* _Source data_
= = =

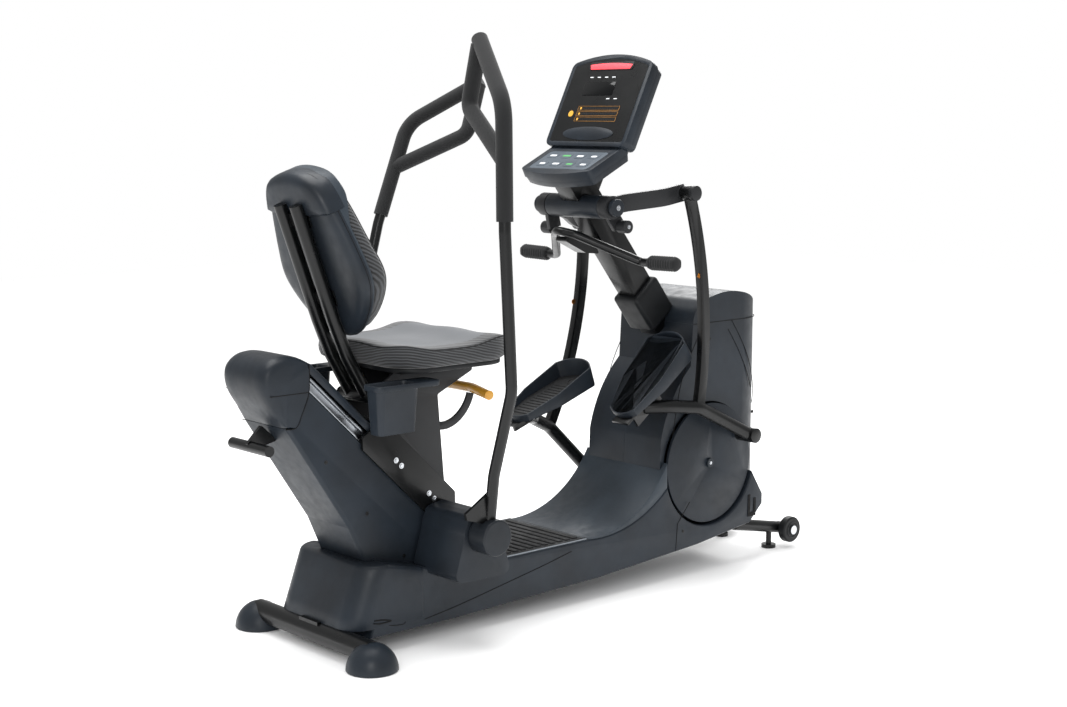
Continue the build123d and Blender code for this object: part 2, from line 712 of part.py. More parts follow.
def seat_post():
    """Welded bracket from the carriage up to the seat pan, with the back hinge lugs."""
    low, high = rail_point(30, 64.5), rail_point(250, 64.5)
    cheek = outline([low, high, (128, 590), (146, 624), (200, 660), (440, 660), (440, 640), (330, 590)], 6)
    post = slab(cheek, -72, -64) + slab(cheek, 64, 72)
    post += Pos(310, 0, 664) * Box(260, 250, 8)
    post += Pos(300, 0, 600) * Box(8, 128, 70)
    post -= rod(BACK_HINGE, -90, 90, 8 + RUN)
    return post + rod(LEVER_PIVOT, -66, -50, 8)


def seat_plan(margin=0.0):
    """Seat outline from above, with well rounded corners."""
    long, wide = SEAT_LONG + 2 * margin, 2 * (SEAT_HALF + margin)
    return Pos(SEAT_MIDDLE, 0) * RectangleRounded(long, wide, 95 + margin)


def seat_pan():
    return extrude(Pos(0, 0, 668.2) * seat_plan(-18), 12)


def seat_cushion():
    cushion = extrude(Pos(0, 0, 680.4) * seat_plan(), 62)
    return fillet(cushion.edges().group_by(Axis.Z)[-1], 22)


def back_frame():
    """Location at the foot of the backrest: local x up the back, local z to the rear."""
    return tilted(108, 772, 110)


def back_point(up, rear):
    """Side-view point at a height up the backrest and a distance behind its seam."""
    angle = math.radians(110)
    return (108 + up * math.cos(angle) - rear * math.sin(angle),
            772 + up * math.sin(angle) + rear * math.cos(angle))


BACK_TUBE_Y, BACK_TUBE_R = 32.0, 16.0
BACK_LINE = [BACK_HINGE, (86, 704), back_point(36, 48), back_point(330, 48)]


def back_tubes():
    """Two bent tubes from the hinge up behind the backrest."""
    frame = rod(BACK_HINGE, -62, 62, 17)
    for y in (-BACK_TUBE_Y, BACK_TUBE_Y):
        frame += tube([(x, y, z) for x, z in BACK_LINE], BACK_TUBE_R, 45)
    frame += rod(BACK_HINGE, -78, 78, 8)
    for up in (90, 290):
        frame += back_frame() * Pos(up, 0, 31) * Box(40, 90, 2.5, align=ON_TOP)
        frame += back_frame() * Pos(up, 0, 38) * Box(30, 66, 14)
    return frame


def back_plan(margin=0.0):
    """Backrest seen square on: narrow foot, full middle, rounded top."""
    half = [(-14, -96), (110, -166), (290, -150), (392, -70)]
    face = outline(half + [(x, -y) for x, y in reversed(half)], 45)
    return offset(face, margin) if margin else face


def back_shell():
    """Moulded shell behind the cushion, open towards it."""
    return back_frame() * (extrude(back_plan(), 28) - extrude(back_plan(-4), 24))


def back_cushion():
    """Pad that is thickest at the small of the back."""
    pad = extrude(back_plan(), -60)
    wedge = Location((0, 0, -62), (0, 6.5, 0)) * Box(900, 400, 100, align=BELOW)
    return back_frame() * (Pos(0, 0, -0.5) * (pad - wedge))


def seat_bin():
    """Open holder beside the seat, right side."""
    rim = extrude(Pos(140, -176, 640) * RectangleRounded(190, 70, 20), 12)
    cup = extrude(Pos(112, -176, 640) * RectangleRounded(120, 60, 18), -105, taper=4)
    inner = extrude(Pos(112, -176, 652) * RectangleRounded(108, 50, 14), -112, taper=4)
    return rim + cup - inner


LEVER_PIVOT = (290.0, 500.0)


def lever():
    """Seat release lever: round cam plate, curved flat arm and a T-grip."""
    plate = rod(LEVER_PIVOT, -60, -53, 44, 8 + RUN)
    arm_bar = bar([(318, 520), (372, 508), (420, 535), (446, 580)], 20, -60, -53)
    grip = tube([(430, -150, 586), (452, -57, 592), (452, 57, 592), (430, 150, 586)], 12, 60)
    return plate + arm_bar, grip


def opposite_phase(name, piece):
    """Carry a left-hand linkage piece half a turn of the crank on from its mirror image."""
    if name == "rocker":
        return turned(piece, PIVOT, ROCKER_SWING)
    piece = turned(piece, LINK_PIN, COUPLER_SWING - ROCKER_SWING)
    return turned(piece, PIVOT, ROCKER_SWING)


def build():
    os.makedirs("parts", exist_ok=True)
    write("base_beam", base_beam())
    write("rear_stabiliser", rear_stabiliser())
    write("floor_feet", rear_foot(), mirrored(rear_foot()), levelling_foot(-1), levelling_foot(1))
    write("front_stabiliser", front_stabiliser())
    write("wheel_right", wheel())
    write("wheel_left", mirrored(wheel()))
    write("wheel_bolts", wheel_bolt(), mirrored(wheel_bolt()))
    write("base_cover_right", base_cover())
    write("base_cover_left", mirrored(base_cover()))
    write("step_mat", *step_mat())
    write("footwell_cover", footwell_cover())
    write("drive_cover_right", drive_cover())
    write("drive_cover_left", mirrored(drive_cover()))
    write("drive_top_cap", drive_top_cap())
    write("mast", mast())
    write("mast_boot", mast_boot())
    write("pivot_tube", pivot_tube())
    write("pivot_shaft", pivot_shaft())
    write("crank_axle", crank_axle())
    write("crank_discs", *crank_discs())
    write("crank_pulley", crank_pulley())
    write("drive_belt", drive_belt())
    write("flywheel", flywheel())
    write("drive_bearings", *drive_bearings())
    write("handlebar", handlebar())
    write("handlebar_grips", handlebar_grip(), mirrored(handlebar_grip()))
    write("console_rear_shell", console_rear_shell())
    write("console_front_shell", console_front_shell())
    write("console_panel", console_panel())
    write("console_keypad", console_keypad())
    write("tower_post", tower_post())
    write("tower_cover", tower_cover())
    write("tower_head_cap", tower_head_cap())
    write("seat_rails", *seat_rails())
    write("lift_handle", lift_handle())
    pieces = {"rocker": rocker(), "foot_link": foot_link(), "pedal": pedal(), "tread": tread()}
    for name, piece in pieces.items():
        write(f"{name}_right", piece)
        write(f"{name}_left", opposite_phase(name, mirrored(piece)))
    for name, piece in {"arm": arm(), "arm_foam": arm_foam(), "arm_hub": arm_hub()}.items():
        write(f"{name}_right", piece)
        write(f"{name}_left", turned(mirrored(piece), ARM_PIVOT, ARM_SWING))
    write("carriage", carriage())
    write("carriage_rollers", *carriage_rollers())
    write("seat_post", seat_post())
    write("seat_pan", seat_pan())
    write("seat_cushion", seat_cushion())
    write("back_tubes", back_tubes())
    write("back_shell", back_shell())
    write("back_cushion", back_cushion())
    write("seat_bins", seat_bin(), mirrored(seat_bin()))
    write("lever", *lever())


build()
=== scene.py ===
"""Builds the visual model of a seated elliptical trainer round its CAD frame."""
import math

import bmesh
import bpy
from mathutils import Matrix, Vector


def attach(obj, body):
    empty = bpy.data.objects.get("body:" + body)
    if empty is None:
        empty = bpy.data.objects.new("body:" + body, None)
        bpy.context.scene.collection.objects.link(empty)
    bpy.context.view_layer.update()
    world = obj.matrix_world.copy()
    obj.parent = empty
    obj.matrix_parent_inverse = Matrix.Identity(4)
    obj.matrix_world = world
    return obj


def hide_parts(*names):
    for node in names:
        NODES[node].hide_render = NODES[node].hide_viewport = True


bl_info = {
    "name": "Seated Elliptical Trainer",
    "version": (1, 0, 0),
    "blender": (4, 2, 0),
    "location": "View3D > Sidebar > Trainer",
    "description": "Finishes and detail pieces of a seated elliptical trainer",
    "category": "Object",
}

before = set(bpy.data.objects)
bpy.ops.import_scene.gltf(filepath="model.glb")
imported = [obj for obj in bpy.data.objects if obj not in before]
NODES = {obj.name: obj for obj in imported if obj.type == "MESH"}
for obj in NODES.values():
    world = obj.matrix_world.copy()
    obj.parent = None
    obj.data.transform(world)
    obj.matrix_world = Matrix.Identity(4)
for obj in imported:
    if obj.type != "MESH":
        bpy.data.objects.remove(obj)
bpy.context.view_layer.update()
MM = 0.001
MID_X = 732.1               # rear stabiliser tube to the middle of the machine, mm
BASE_SIDE = 160.0           # half width of the base covers
HOUSING_SIDE = 140.0        # half width of the drive housing
TOWER_SIDE = 92.0           # half width of the seat tower
HOUSING_BOW_START = 1380.0  # where the housing's flat sides end and its bowed front begins
HOUSING_BOW_DEPTH = 126.0
CRANK = (1232.0, 308.0)
CRANK_DISC_FACE = 153.2     # outer face of a crank disc, from the middle
PIVOT = (870.0, 1030.0)     # shaft that carries both rockers
LINK_PIN = (1085.0, 1064.0)  # right-hand pin from rocker to foot link, at rest
LEFT_ROCKER_TURN = 25.9     # how far the left rocker stands forward of the right one, degrees
LEFT_LINK_TURN = -8.3       # and how far its foot link has turned about its pin
WHEEL = (1612.0, 52.0)
WHEEL_FACE = 146.0
FOOT_OUT = 235.0            # rear foot, from the middle
SIDES = ((-1, "right"), (1, "left"))
RAIL_LOW, RAIL_ANGLE = (327.0, 288.0), 43.8

# A frame is the side-view place of its corner, its tilt, and the y of its corner, in mm.
CONSOLE = (900.0, 1215.0, 63.6, 0.0)
SHELF = (772.0, 1122.0, 26.0, 0.0)
BACK = (108.0, 772.0, 110.0, 0.0)
PEDAL = (921.0, 466.0, 36.7, -187.0)
LEVEL = (0.0, 0.0, 0.0, 0.0)


# ---------------------------------------------------------------- places and meshes
def at(frame, x, y, z):
    """Row-frame point, in metres, of a point given in mm in one of the frames above."""
    corner_x, corner_z, tilt, corner_y = frame
    along, up = math.cos(math.radians(tilt)), math.sin(math.radians(tilt))
    return Vector((corner_x + x * along - z * up - MID_X, corner_y + y,
                   corner_z + x * up + z * along)) * MM


def spot(x, y, z):
    return at(LEVEL, x, y, z)


def turned(point, centre, degrees):
    """A side-view point carried round a centre; positive tips the top forward."""
    angle = math.radians(degrees)
    x, z = point[0] - centre[0], point[2] - centre[1]
    return (centre[0] + x * math.cos(angle) + z * math.sin(angle), point[1],
            centre[1] - x * math.sin(angle) + z * math.cos(angle))


def finish_piece(obj, body, smooth=35.0):
    """Shade by angle, then let the piece ride on its body."""
    obj.data.shade_smooth()
    obj.data.set_sharp_from_angle(angle=math.radians(smooth))
    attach(obj, body)
    return obj


def new_object(name, points, faces, finishes, edges=()):
    mesh = bpy.data.meshes.new(name)
    mesh.from_pydata([tuple(p) for p in points], list(edges), faces)
    for finish in finishes:
        mesh.materials.append(finish)
    obj = bpy.data.objects.new(name, mesh)
    bpy.context.scene.collection.objects.link(obj)
    return obj


def outward(obj):
    """Merge doubles and make the faces point out."""
    form = bmesh.new()
    form.from_mesh(obj.data)
    bmesh.ops.remove_doubles(form, verts=form.verts, dist=0.00002)
    bmesh.ops.recalc_face_normals(form, faces=form.faces)
    form.to_mesh(obj.data)
    form.free()


def settle(obj):
    """Turn what the modifiers make into the object's own plain mesh."""
    graph = bpy.context.evaluated_depsgraph_get()
    mesh = bpy.data.meshes.new_from_object(obj.evaluated_get(graph), depsgraph=graph)
    obj.modifiers.clear()
    obj.data = mesh
    return obj


def bevel(obj, width, segments=2, angle=32.0):
    edge = obj.modifiers.new("edge", "BEVEL")
    edge.width = width * MM
    edge.segments = segments
    edge.limit_method = "ANGLE"
    edge.angle_limit = math.radians(angle)
    edge.harden_normals = False
    return settle(obj)


def rings_mesh(name, rings, finishes, bands=None):
    """Skin over closed rings of points, with the first and last closed to their middles."""
    count = len(rings[0])
    points = [p for ring in rings for p in ring]
    faces = []
    for level in range(len(rings) - 1):
        for i in range(count):
            j = (i + 1) % count
            low, high = level * count, (level + 1) * count
            faces.append((low + i, low + j, high + j, high + i))
    for ring, level in ((rings[0], 0), (rings[-1], len(rings) - 1)):
        points.append(sum((Vector(p) for p in ring), Vector()) / count)
        for i in range(count):
            faces.append((level * count + i, level * count + (i + 1) % count, len(points) - 1))
    obj = new_object(name, points, faces, finishes)
    if bands:
        for index, face in enumerate(obj.data.polygons):
            face.material_index = bands(min(index // count, len(rings) - 1), face.center)
    outward(obj)
    return obj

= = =

* _Your objective_
Return each line of the listing that holds the string "imported".

* _Written answer_
imported = [obj for obj in bpy.data.objects if obj not in before]
NODES = {obj.name: obj for obj in imported if obj.type == "MESH"}
for obj in imported:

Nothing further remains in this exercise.